§ THE REQUEST: The data must be written out once more, precisely as given.

§ DATA BLOCK:
-- begin --

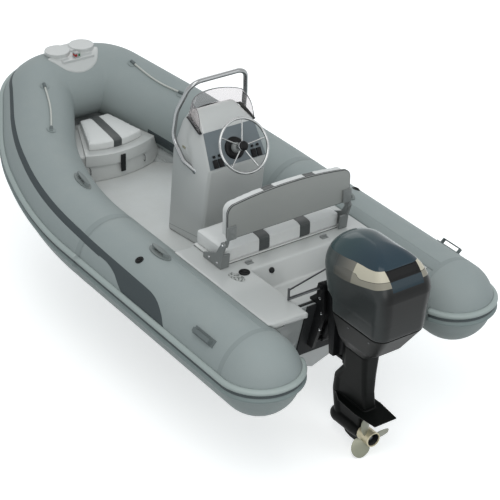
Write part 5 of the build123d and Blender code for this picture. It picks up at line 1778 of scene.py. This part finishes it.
def stage():
    """A pale floor under the lowest blade, a white surround, and soft lights."""
    scene = bpy.context.scene
    scene.view_settings.view_transform = "Standard"
    world = bpy.data.worlds.new("surround")
    scene.world = world
    w = wiring_of(world)
    soft = w.node("ShaderNodeBackground", {"Color": (0.80, 0.86, 0.90, 1), "Strength": 0.72})
    white = w.node("ShaderNodeBackground", {"Color": (1, 1, 1, 1), "Strength": 1.0})
    seen_as(w, "ShaderNodeOutputWorld", soft.outputs[0], white.outputs[0])

    height, half = cad_low.z - FLOOR_GAP, FLOOR_HALF
    mesh = bpy.data.meshes.new("floor")
    mesh.from_pydata([(-half, -half, height), (half, -half, height), (half, half, height),
                      (-half, half, height)], [], [(0, 1, 2, 3)])
    floor = bpy.data.objects.new("floor", mesh)
    scene.collection.objects.link(floor)
    material = bpy.data.materials.new("pale floor")
    w = wiring_of(material)
    matte = w.node("ShaderNodeBsdfDiffuse", {"Color": (0.80, 0.81, 0.80, 1)})
    glow = w.node("ShaderNodeEmission", {"Color": (1, 1, 1, 1), "Strength": 0.52})
    both = w.node("ShaderNodeAddShader", {0: matte.outputs[0], 1: glow.outputs[0]})
    shaded = w.node("ShaderNodeBsdfDiffuse", {"Color": (0.42, 0.43, 0.43, 1)})
    seen_as(w, "ShaderNodeOutputMaterial", shaded.outputs[0], both.outputs[0])
    mesh.materials.append(material)

    for name, place, aim, power, wide, tone in (
        ("key", (-3.0, 2.6, 7.5), (0, 0, 0.3), 190, 5.0, (1.0, 0.99, 0.97)),
        ("aft", (-8.0, 4.0, 3.2), (0, 0, 0.3), 130, 4.0, (1.0, 0.99, 0.98)),
        ("fill", (-6.0, -3.5, 4.0), (0, 0, 0.2), 60, 4.5, (0.95, 0.98, 1.0)),
        ("rim", (5.0, -2.0, 4.5), (0.5, 0, 0.4), 45, 3.5, (1.0, 1.0, 1.0)),
    ):
        lamp = bpy.data.lights.new(name, "AREA")
        lamp.energy, lamp.size, lamp.color = power, wide, tone
        light = bpy.data.objects.new(name, lamp)
        light.location = place
        light.rotation_euler = (Vector(aim) - Vector(place)).to_track_quat("-Z", "Y").to_euler()
        scene.collection.objects.link(light)


stage()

-- end --

§ RESPONSE TO THIS TASK:
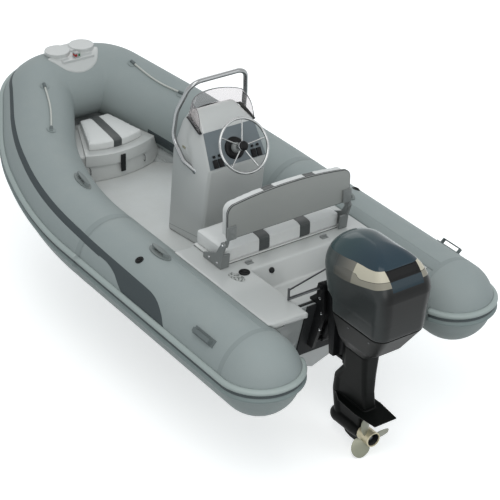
Write part 5 of the build123d and Blender code for this picture. It picks up at line 1778 of scene.py. This part finishes it.
def stage():
    """A pale floor under the lowest blade, a white surround, and soft lights."""
    scene = bpy.context.scene
    scene.view_settings.view_transform = "Standard"
    world = bpy.data.worlds.new("surround")
    scene.world = world
    w = wiring_of(world)
    soft = w.node("ShaderNodeBackground", {"Color": (0.80, 0.86, 0.90, 1), "Strength": 0.72})
    white = w.node("ShaderNodeBackground", {"Color": (1, 1, 1, 1), "Strength": 1.0})
    seen_as(w, "ShaderNodeOutputWorld", soft.outputs[0], white.outputs[0])

    height, half = cad_low.z - FLOOR_GAP, FLOOR_HALF
    mesh = bpy.data.meshes.new("floor")
    mesh.from_pydata([(-half, -half, height), (half, -half, height), (half, half, height),
                      (-half, half, height)], [], [(0, 1, 2, 3)])
    floor = bpy.data.objects.new("floor", mesh)
    scene.collection.objects.link(floor)
    material = bpy.data.materials.new("pale floor")
    w = wiring_of(material)
    matte = w.node("ShaderNodeBsdfDiffuse", {"Color": (0.80, 0.81, 0.80, 1)})
    glow = w.node("ShaderNodeEmission", {"Color": (1, 1, 1, 1), "Strength": 0.52})
    both = w.node("ShaderNodeAddShader", {0: matte.outputs[0], 1: glow.outputs[0]})
    shaded = w.node("ShaderNodeBsdfDiffuse", {"Color": (0.42, 0.43, 0.43, 1)})
    seen_as(w, "ShaderNodeOutputMaterial", shaded.outputs[0], both.outputs[0])
    mesh.materials.append(material)

    for name, place, aim, power, wide, tone in (
        ("key", (-3.0, 2.6, 7.5), (0, 0, 0.3), 190, 5.0, (1.0, 0.99, 0.97)),
        ("aft", (-8.0, 4.0, 3.2), (0, 0, 0.3), 130, 4.0, (1.0, 0.99, 0.98)),
        ("fill", (-6.0, -3.5, 4.0), (0, 0, 0.2), 60, 4.5, (0.95, 0.98, 1.0)),
        ("rim", (5.0, -2.0, 4.5), (0.5, 0, 0.4), 45, 3.5, (1.0, 1.0, 1.0)),
    ):
        lamp = bpy.data.lights.new(name, "AREA")
        lamp.energy, lamp.size, lamp.color = power, wide, tone
        light = bpy.data.objects.new(name, lamp)
        light.location = place
        light.rotation_euler = (Vector(aim) - Vector(place)).to_track_quat("-Z", "Y").to_euler()
        scene.collection.objects.link(light)


stage()